**What is asked**
Print exactly the part opening with the line containing "Turn this picture" and closing with the line containing "hole_gap = 0.3", with both of those lines included.

CAD and scene scripts:

....

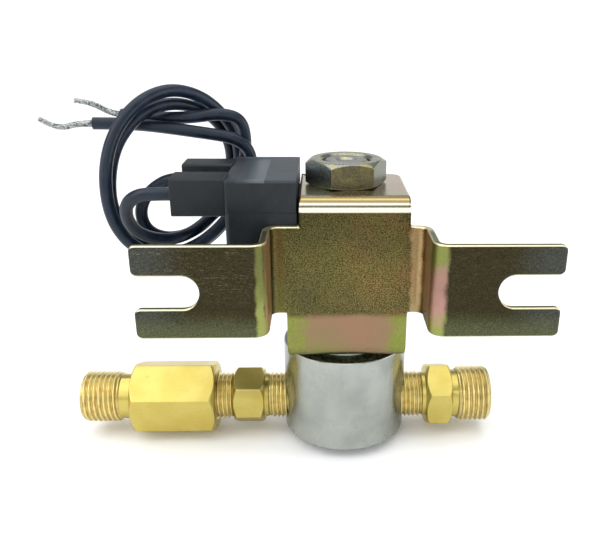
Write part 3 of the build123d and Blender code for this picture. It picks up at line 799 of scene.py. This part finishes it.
def disc(radius, count=64):
    """A circle on the plunger axis, as an outline."""
    angles = [2 * math.pi * n / count for n in range(count)]
    return [(radius * math.cos(angle), radius * math.sin(angle)) for angle in angles]


def flat_film(tree, x, z, plate, grain, cloud, hue):
    """Grainy olive on the flat faces: coppery on the plate, browner and darker on the ears."""
    olive = tree.blend(colour(90, 86, 54), colour(106, 98, 56), cloud.rises(0.35, 0.65))
    coppery = 0.7 * hue.rises(0.36, 0.66) * (x / 24 + 0.5).rises(0.2, 0.9)
    copper = tree.blend(olive, colour(124, 98, 66), coppery)
    copper = tree.tinted(copper, 1.06 - 0.34 * (z + 6 * (hue - 0.5)).rises(38, 52))
    tip = (abs(x) + 5 * (hue - 0.5)).rises(27, 36)
    ear = tree.blend(colour(60, 55, 37), colour(72, 74, 68), tip)
    ear = tree.blend(ear, colour(94, 98, 70), (1 - (z + 3 * (cloud - 0.5)).rises(32.5, 37.5)) * 0.8)
    flat = tree.blend(ear, copper, plate)
    speckle = grain.rises(0.3, 0.72) - 0.5
    sparkle = tree.noise(tree.millimetres(), 2.2, 1).rises(0.5, 0.7)
    return tree.tinted(flat, 0.84 + speckle * (0.5 + 0.8 * plate + 0.3 * sparkle))


def tongue_film_and_reflection(tree, x, z, fleck, cloud, hue):
    """Clear pink in the middle of the smooth tongue, green along its sides and lower edge, all lighter than
    the film above it as a painted reflection of the floor.
    """
    rose = tree.blend(colour(141, 112, 88), colour(132, 116, 84), cloud.rises(0.4, 0.7))
    lime = tree.blend(colour(118, 130, 58), colour(138, 133, 80), fleck.rises(0.4, 0.7))
    side_green = (abs(x) + 9 * (hue - 0.5)).rises(7.0, 10.5)
    low_green = (1 - (z + 8 * (hue - 0.5) + x / 4).rises(20.5, 25.5)) * 0.8
    return tree.blend(rose, lime, side_green.most(low_green))


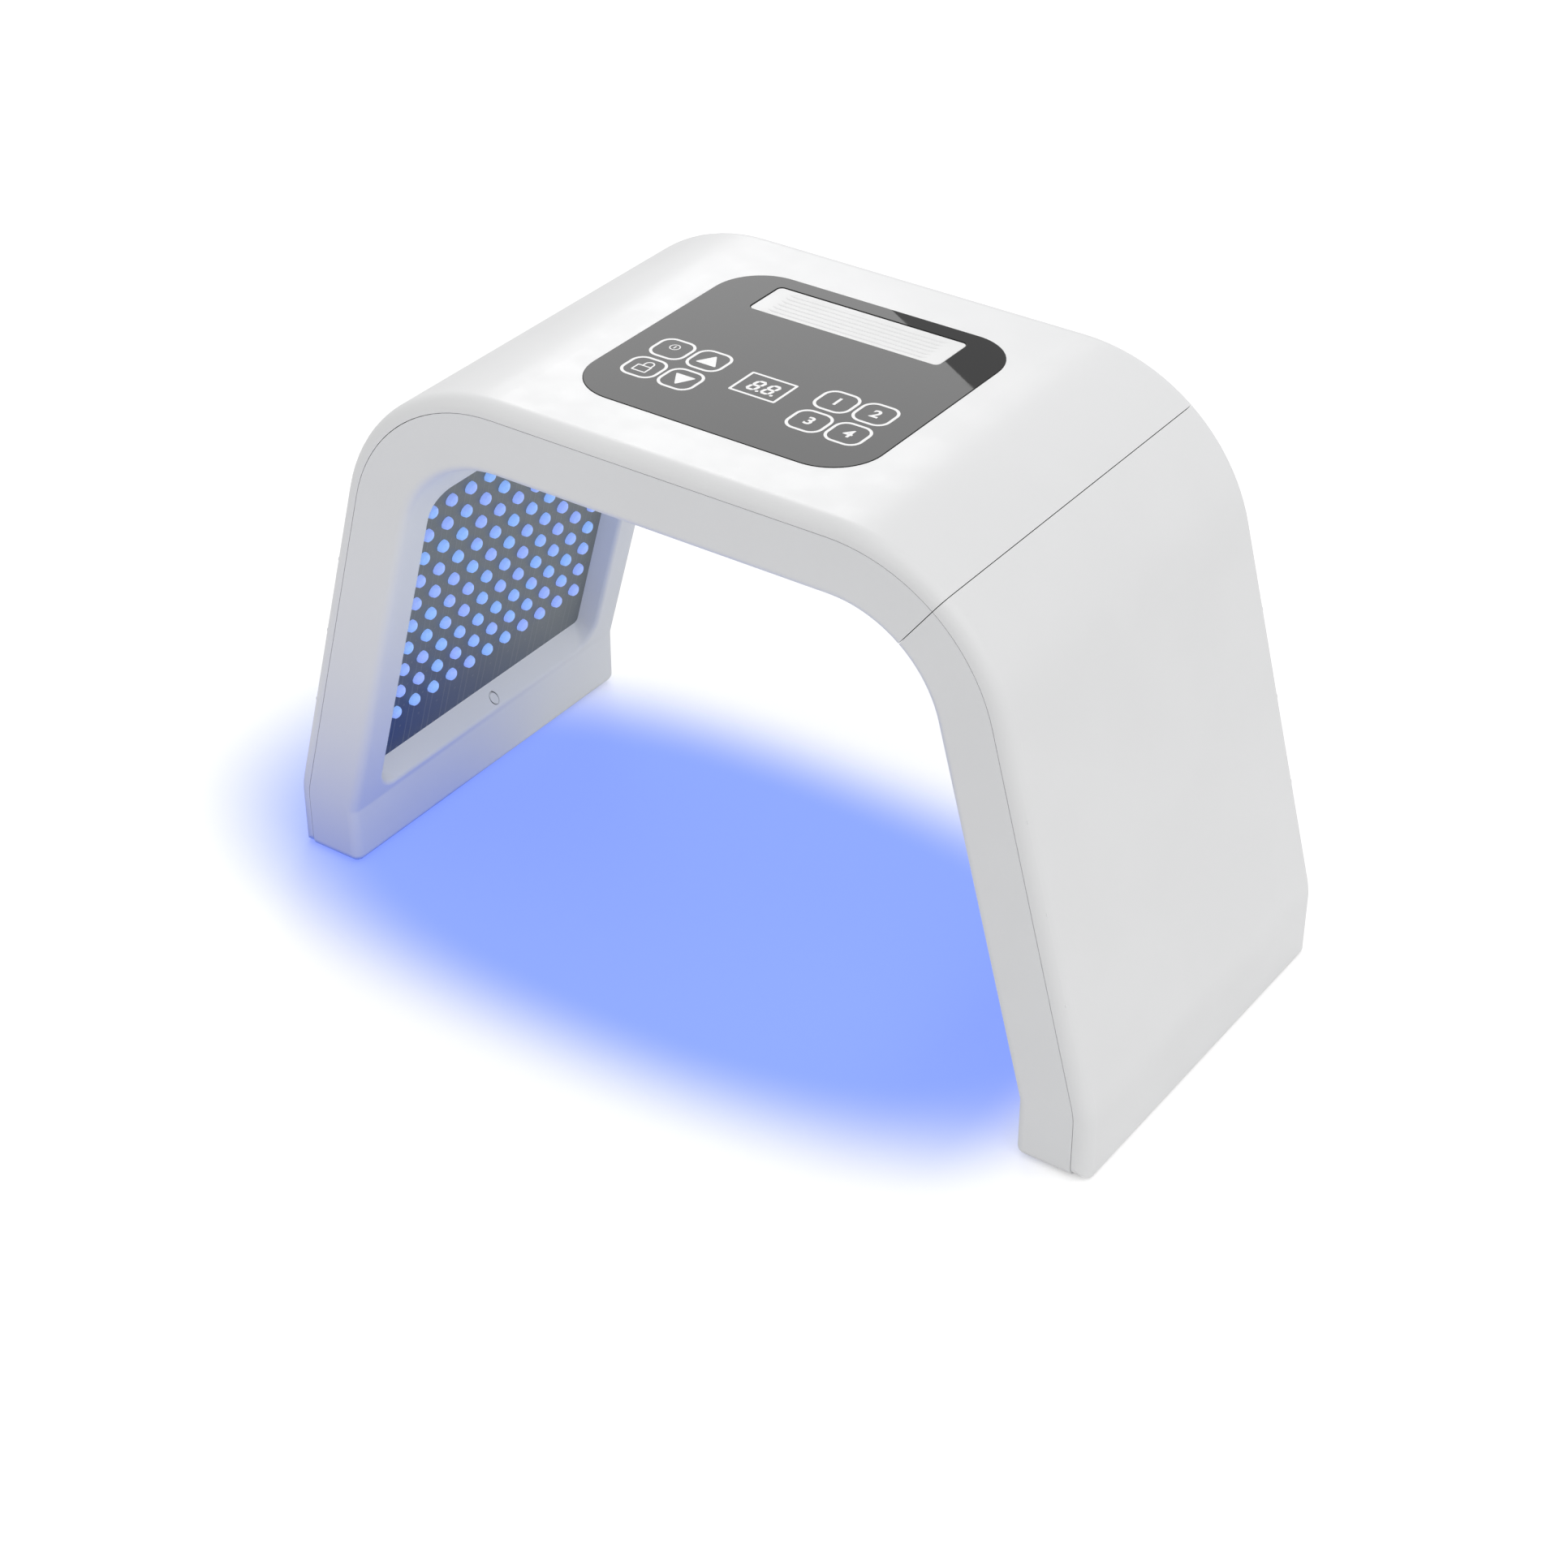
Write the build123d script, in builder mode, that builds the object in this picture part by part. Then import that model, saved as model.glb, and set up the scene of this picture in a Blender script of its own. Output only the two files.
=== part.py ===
from build123d import *
from math import cos, radians, sin, tan
import os

# A table-top light arch: a white two-part housing in the shape of a bridge, with lamp
# boards in its legs and crown, a touch panel and a vent on top, and one leg that folds in.
# X runs across the feet, Y from front rim to back rim, Z up from the table. The origin is
# on the table under the middle of the arch. Lengths are in millimetres, angles in degrees.

# The arch
arch_width = 430.0
arch_depth = 200.0
arch_height = 273.0
arch_wall = 34.4
leg_splay = 15.0
foot_height = 34.0
corner_radius = 88.0
ankle_radius = 40.0
parting_inset = 7.0
parting_gap = 0.3
edge_radius = 6.5
rim_radius = 4.5
foot_radius = 3.5
shell_wall = 2.4
liner_wall = 2.4
rib_thickness = 1.6
rib_drop = 4.6
rib_shares = (0.285, 0.525, 0.765)
seam_gap = 0.35
overrun = 5.0
window_overrun = 1.0
part_clearance = 0.15

# Lamp windows, boards and lamps
window_side = 18.0
window_radius = 13.5
window_back_radius = 2.5
window_edge_radius = 2.5
recess_depth = 10.0
recess_draft = 3.0
sill_height = 3.5
sill_run = 7.8
leg_window_end = -6.0
crown_window_end = 5.4
frame_wall = 2.4
board_side_lap = 11.0
board_thickness = 1.6
board_lap = 2.0
sill_lap = 0.5
board_screw_inset = 4.0
board_screw_margin = 10.0
lamp_pitch = 13.45
lamp_radius = 3.15
lamp_height = 3.4
lamp_taper = 18.0
lamp_sides = 6
lamp_side_margin = 14.75
leg_lamp_start = 27.9
leg_lamp_end = 21.2
crown_lamp_end = 10.8

# Control panel, keys, display and vent
panel_side = 11.1
panel_front = 32.4
panel_radius = 24.0
panel_thickness = 1.6
panel_proud = 0.3
panel_edge = 0.25
panel_seat = 2.0
panel_seat_margin = 4.0
key_pitch_width_share = 0.132
key_pitch_length_share = 0.15
key_group_share = 0.2893
key_row_share = 0.198
key_opening_width_share = 0.83
key_opening_length_share = 0.296
key_opening_radius = 6.0
touch_board_lap = 5.0
touch_board_thickness = 1.6
touch_hook_width = 6.0
touch_hook_wall = 1.6
touch_hook_lip = 1.0
touch_hook_share = 0.311
touch_pad_share = 0.235
display_width = 24.0
display_length = 19.0
display_height = 7.0
display_share = 0.1723
display_flange = 2.0
display_flange_height = 1.0
vent_width_share = 0.67
vent_length = 24.2
vent_share = 0.3447
vent_radius = 2.5
vent_rim = 2.2
vent_lip = 1.0
vent_slats = 6
vent_slat_thickness = 2.9
vent_slat_lean = 2.6
vent_slat_sink = 0.2

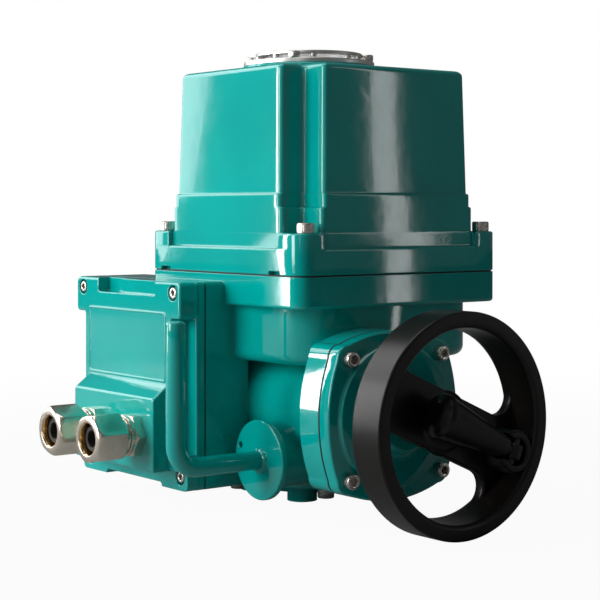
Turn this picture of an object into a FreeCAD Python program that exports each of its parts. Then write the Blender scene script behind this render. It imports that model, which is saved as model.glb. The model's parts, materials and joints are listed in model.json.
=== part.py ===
import FreeCAD, Part

import math
import os

from FreeCAD import Placement, Rotation, Vector

# Electric quarter-turn valve actuator, millimetres.
# The origin is on the output axis at the foot of the four mounting pads.
# +X runs along the worm shaft to the handwheel, -Y points out of the terminal box.

# Running and fitting gaps
running_gap = 0.05
seat_gap = 0.3
gasket_thickness = 0.8
hole_gap = 0.3

# Output interface
pad_height = 9.0
pad_radius = 9.3
bolt_circle = 70.0
mount_hole_radius = 4.0
drive_square = 17.0
drive_depth = 40.0
base_radius = 53.0
base_thickness = 12.0
base_screw_circle = 92.0
base_ring_radius = 33.0
base_ring_height = 5.0
base_screw_angle = -25.0
foot_flange = 8.0

# Square gear case with its upper bowl
case_left = -59.0
case_y = -5.0
motor_room = 52.0
flange_corner = 9.0
flange_thickness = 18.5
bowl_inset = 6.0
bowl_corner = 26.0
bowl_side_radius = 500.0
bowl_room_corner = 21.5
bowl_height = 33.5
bowl_wall = 6.5
floor_thickness = 5.0
drum_radius = 43.0
drum_bulge = 3.0
drum_bore = 31.0
drum_height = 69.0

# Top cover
band_height = 16.0
lug_height = 25.0
skirt_height = 48.0
cover_height = 124.0
skirt_inset = 3.5
body_inset = 5.2
cover_draft = 1.6
notch_x = 22.0
notch_y = 19.0
notch_step = 2.0
notch_step_height = 40.0
cover_screw_inset = 6.5
cover_wall = 5.0
cover_edge = 3.5
pry_offset = 57.0
pry_width = 10.5
pry_shift = -2.4
pry_height = 2.2

# Indicator window
window_boss_radius = 43.0
window_boss_height = 6.0
window_flange_thickness = 3.0
window_radius = 34.3
window_glass_radius = 30.0
window_opening = 27.0
window_post_height = 3.2
window_ring_thickness = 2.0
window_post_count = 8
window_screw_circle = 77.0
dial_radius = 25.0
dial_thickness = 2.0
pointer_height = 1.0

# Worm drive
worm_offset = 34.0
worm_height = 63.0
worm_module = 1.3
wheel_teeth = 40
worm_turns = 6
worm_core_margin = 3.5
wheel_width = 11.0
mesh_play = 0.35
shaft_radius = 6.0
rear_shaft_radius = 5.0
tube_radius = 33.0
flare_length = 34.0
flare_radius = 45.0
tube_bore = 24.0
worm_bore = 10.2
rear_bearing_radius = 9.5
rear_bearing_width = 6.0
mid_bearing_radius = 13.0
mid_bearing_width = 8.0
mid_bearing_end = 41.0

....

**Task solution**
Turn this picture of an object into a FreeCAD Python program that exports each of its parts. Then write the Blender scene script behind this render. It imports that model, which is saved as model.glb. The model's parts, materials and joints are listed in model.json.
=== part.py ===
import FreeCAD, Part

import math
import os

from FreeCAD import Placement, Rotation, Vector

# Electric quarter-turn valve actuator, millimetres.
# The origin is on the output axis at the foot of the four mounting pads.
# +X runs along the worm shaft to the handwheel, -Y points out of the terminal box.

# Running and fitting gaps
running_gap = 0.05
seat_gap = 0.3
gasket_thickness = 0.8
hole_gap = 0.3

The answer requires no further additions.